Exercise goal:
The records below are made of lines; count those holding the word "object" and give the number only.

Records supplied:
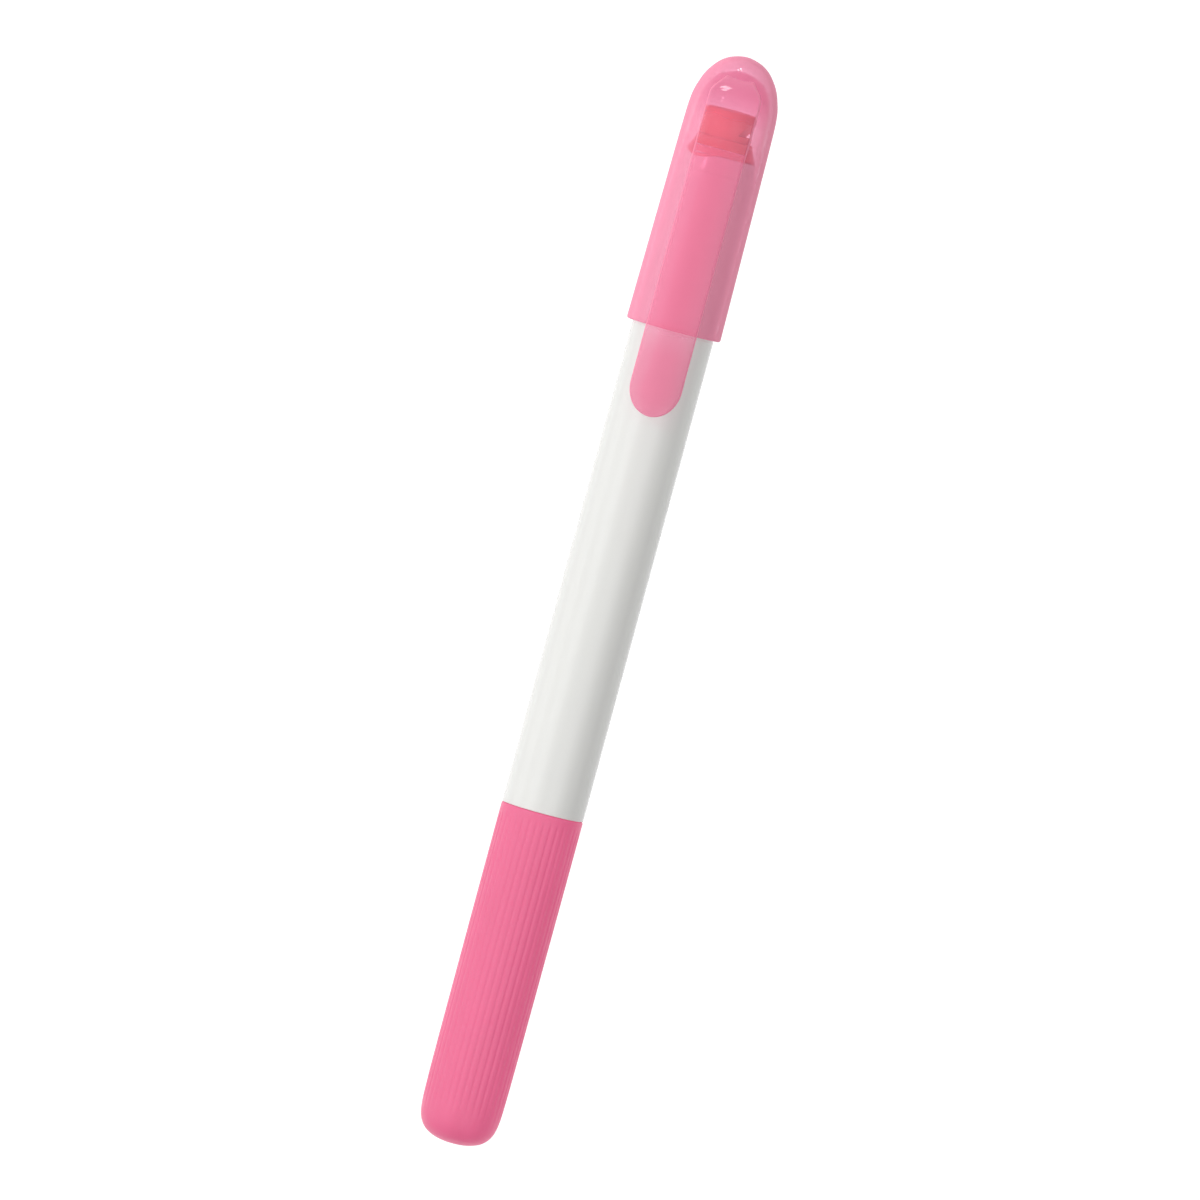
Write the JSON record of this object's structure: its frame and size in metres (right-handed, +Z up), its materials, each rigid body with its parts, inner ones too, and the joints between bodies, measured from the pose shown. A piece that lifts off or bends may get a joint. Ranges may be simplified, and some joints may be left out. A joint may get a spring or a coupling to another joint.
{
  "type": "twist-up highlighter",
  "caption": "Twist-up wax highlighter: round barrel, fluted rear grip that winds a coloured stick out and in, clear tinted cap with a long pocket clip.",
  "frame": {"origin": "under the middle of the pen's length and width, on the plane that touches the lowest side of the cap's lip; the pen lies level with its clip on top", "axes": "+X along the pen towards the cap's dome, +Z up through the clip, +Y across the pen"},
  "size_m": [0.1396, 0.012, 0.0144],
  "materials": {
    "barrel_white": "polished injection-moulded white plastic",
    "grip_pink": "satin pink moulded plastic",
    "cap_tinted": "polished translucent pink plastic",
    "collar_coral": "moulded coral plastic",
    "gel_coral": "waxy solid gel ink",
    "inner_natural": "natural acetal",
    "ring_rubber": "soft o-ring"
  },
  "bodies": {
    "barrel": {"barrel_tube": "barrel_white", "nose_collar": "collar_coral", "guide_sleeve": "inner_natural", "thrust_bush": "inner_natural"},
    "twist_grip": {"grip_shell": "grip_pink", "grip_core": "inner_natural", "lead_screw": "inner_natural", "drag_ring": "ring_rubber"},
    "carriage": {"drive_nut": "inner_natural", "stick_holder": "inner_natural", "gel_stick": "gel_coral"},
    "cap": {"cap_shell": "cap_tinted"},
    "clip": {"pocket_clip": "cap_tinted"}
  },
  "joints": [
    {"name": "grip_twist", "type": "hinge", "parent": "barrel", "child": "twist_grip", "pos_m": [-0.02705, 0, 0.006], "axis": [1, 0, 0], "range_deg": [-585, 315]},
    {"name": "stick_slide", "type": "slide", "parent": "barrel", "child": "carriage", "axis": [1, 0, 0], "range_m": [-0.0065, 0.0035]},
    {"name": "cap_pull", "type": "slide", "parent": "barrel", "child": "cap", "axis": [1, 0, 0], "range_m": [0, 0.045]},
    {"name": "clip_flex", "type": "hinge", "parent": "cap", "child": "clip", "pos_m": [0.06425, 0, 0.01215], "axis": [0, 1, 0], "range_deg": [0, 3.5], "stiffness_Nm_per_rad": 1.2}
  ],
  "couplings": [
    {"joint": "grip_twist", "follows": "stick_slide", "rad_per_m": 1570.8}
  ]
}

==

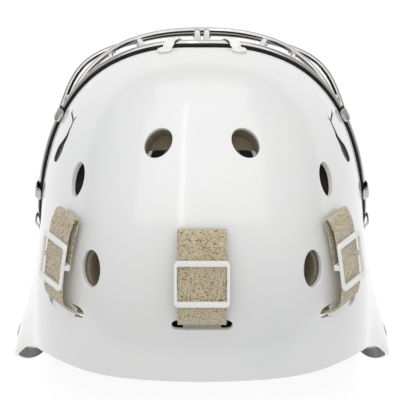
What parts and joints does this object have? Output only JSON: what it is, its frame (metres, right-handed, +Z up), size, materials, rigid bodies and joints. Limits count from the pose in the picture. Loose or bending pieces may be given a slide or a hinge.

Task result:
2